Luisa Rodriguez: Right. So that politics thing, the idea there is basically that currently we’re not thinking of these basic needs as a universal right the way we think of other things. Like, it seems like most people in most countries agree that no one should be able to physically harm you: that’s a right you have. And here I guess another example is that some countries think healthcare is a universal right, others don’t. But UBI is basically seeing if people can get behind the idea that people have the basic right to have their basic needs met, and the way of operationalising that is giving people enough resources to get at least those very basic needs met. Is that the basic idea? Am I getting that right?

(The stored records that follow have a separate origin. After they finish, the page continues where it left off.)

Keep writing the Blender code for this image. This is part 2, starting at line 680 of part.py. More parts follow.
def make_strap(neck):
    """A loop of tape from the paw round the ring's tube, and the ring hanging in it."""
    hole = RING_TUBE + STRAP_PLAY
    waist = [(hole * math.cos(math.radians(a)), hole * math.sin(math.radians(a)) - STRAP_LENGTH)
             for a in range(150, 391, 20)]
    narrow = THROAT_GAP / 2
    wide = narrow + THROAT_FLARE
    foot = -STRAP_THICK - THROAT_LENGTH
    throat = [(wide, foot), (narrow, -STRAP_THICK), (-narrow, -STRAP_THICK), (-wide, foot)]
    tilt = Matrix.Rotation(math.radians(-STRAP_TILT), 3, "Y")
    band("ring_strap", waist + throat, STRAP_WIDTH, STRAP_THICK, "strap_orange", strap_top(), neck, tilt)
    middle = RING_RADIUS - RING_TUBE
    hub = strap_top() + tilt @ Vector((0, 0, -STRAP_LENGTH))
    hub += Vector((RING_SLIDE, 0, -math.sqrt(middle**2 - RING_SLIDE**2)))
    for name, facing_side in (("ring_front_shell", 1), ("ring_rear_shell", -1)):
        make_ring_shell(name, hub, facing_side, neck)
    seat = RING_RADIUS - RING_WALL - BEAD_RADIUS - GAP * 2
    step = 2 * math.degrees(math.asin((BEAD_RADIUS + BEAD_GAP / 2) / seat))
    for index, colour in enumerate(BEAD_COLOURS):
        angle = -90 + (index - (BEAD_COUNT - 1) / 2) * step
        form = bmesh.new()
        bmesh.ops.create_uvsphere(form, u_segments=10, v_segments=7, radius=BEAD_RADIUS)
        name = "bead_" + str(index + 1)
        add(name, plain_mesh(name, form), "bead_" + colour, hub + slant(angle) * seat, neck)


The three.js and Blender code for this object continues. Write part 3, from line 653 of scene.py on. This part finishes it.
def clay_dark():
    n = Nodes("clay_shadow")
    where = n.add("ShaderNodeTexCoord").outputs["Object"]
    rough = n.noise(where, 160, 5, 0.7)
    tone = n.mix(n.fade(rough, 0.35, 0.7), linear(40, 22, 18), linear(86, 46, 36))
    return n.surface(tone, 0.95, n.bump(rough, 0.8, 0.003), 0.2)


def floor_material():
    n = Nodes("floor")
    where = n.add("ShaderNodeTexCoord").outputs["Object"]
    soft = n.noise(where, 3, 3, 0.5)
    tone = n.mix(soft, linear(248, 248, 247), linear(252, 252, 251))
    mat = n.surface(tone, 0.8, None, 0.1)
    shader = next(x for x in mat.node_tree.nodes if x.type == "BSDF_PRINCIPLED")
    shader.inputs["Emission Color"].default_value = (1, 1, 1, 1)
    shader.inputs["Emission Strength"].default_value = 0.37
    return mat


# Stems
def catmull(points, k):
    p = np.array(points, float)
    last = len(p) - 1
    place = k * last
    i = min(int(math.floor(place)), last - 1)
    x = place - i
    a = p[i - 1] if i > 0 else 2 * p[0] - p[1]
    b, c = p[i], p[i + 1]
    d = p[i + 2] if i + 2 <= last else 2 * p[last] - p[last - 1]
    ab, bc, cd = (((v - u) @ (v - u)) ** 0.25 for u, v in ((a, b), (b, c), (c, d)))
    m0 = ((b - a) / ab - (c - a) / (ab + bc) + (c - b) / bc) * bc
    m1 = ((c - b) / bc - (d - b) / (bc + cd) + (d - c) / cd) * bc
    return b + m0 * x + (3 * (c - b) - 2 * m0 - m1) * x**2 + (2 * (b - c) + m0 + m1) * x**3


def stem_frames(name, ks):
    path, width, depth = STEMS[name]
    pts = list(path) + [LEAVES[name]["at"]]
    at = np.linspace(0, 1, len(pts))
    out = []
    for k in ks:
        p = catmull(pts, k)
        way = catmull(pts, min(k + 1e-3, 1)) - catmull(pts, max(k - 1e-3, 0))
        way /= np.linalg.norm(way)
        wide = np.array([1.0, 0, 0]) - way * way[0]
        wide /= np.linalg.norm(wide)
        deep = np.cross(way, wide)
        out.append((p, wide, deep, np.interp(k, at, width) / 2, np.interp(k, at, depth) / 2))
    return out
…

Paul Niehaus: That’s it. Look at how political communication works, right? Nobody gets up and says, “Great news! I have this complicated plan. We’ve really thought it through carefully. It’s got these five different parts. Healthcare is going to work this way. And all this stuff, this is a great vision for what a fair society is going to look like.” It just doesn’t work that way. But potentially you could say, “I have this vision, which is that everybody should get enough to meet their basic needs,” and people might support that and be willing to get behind that. So the idea that this might be a politically viable narrative — even if it’s not dollar-for-dollar the absolutely ideal, optimal way to allocate a given budget — I think that’s very much an important part of the question about UBI.